Em termos gerais, o encenador procurou plasmar as contribuições somadas de Piscator, Stanislaviski e Brecht, tentando superar dialeticamente as antíteses em que se debatia o teatro moderno.

Engajamento e inventividade

Ao analisar a intensa atuação de Boal à frente do Teatro de Arena, Décio de Almeida Prado, em O teatro brasileiro moderno, observa que o Arena funcionou “como ponta de lança do teatro político brasileiro, encenando alguns espetáculos memoráveis, revelando atores e autores e, antes de mais nada, realizando um notável trabalho de teorização”.

Humanista que era, Augusto Boal lutou contra todas as formas de opressão e colonialismo, posicionando-se a favor dos oprimidos e explorados. Como dramaturgo, teórico ou encenador, primou sempre pela inventividade, pesquisando novas formas teatrais que o orientaram a desenvolver um teatro libertário e transformador, por isso mesmo, de clara expressão política.

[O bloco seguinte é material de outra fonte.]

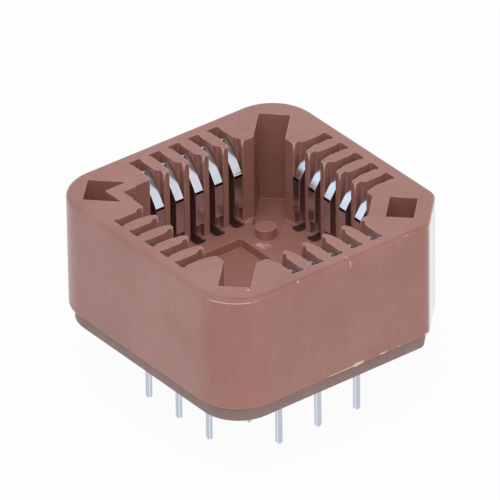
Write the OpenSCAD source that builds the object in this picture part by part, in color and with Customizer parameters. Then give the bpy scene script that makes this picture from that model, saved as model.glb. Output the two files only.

Em texto sobre uma experiência tardia de Boal (O corsário do rei, encenado em 1985), o professor João Roberto Faria reconhece inicialmente os riscos que o engajamento traz para o artista: “Como evitar certos esquematismos ou simplificações? Como conciliar satisfatoriamente a intenção didática e a finalidade artística? Muita gente torce o nariz diante de obras engajadas. Há quem faça o mesmo diante do delírio formalista. Mas a verdade é que a obra de arte autêntica resulta da relação dialética entre forma e conteúdo. Assim, é um equívoco criticar qualquer artista pelo seu ponto de partida. O que importa, sempre, é o resultado final.”

Concordando plenamente com tais ideias, podemos concluir que é muito fácil reduzir o Teatro de Arena, sob a liderança de Boal, a um movimento de inspiração esquerdista ou ainda taxar o Teatro do Oprimido, que o celebrizou, como uma vertente comunista obsoleta. Tal atitude, entretanto, não ajuda a entender um grupo de criações tão singulares que tomaram lugar inconteste na trilha da evolução histórica percorrida pelo teatro brasileiro moderno, no qual o nome de Augusto Boal está definitivamente gravado.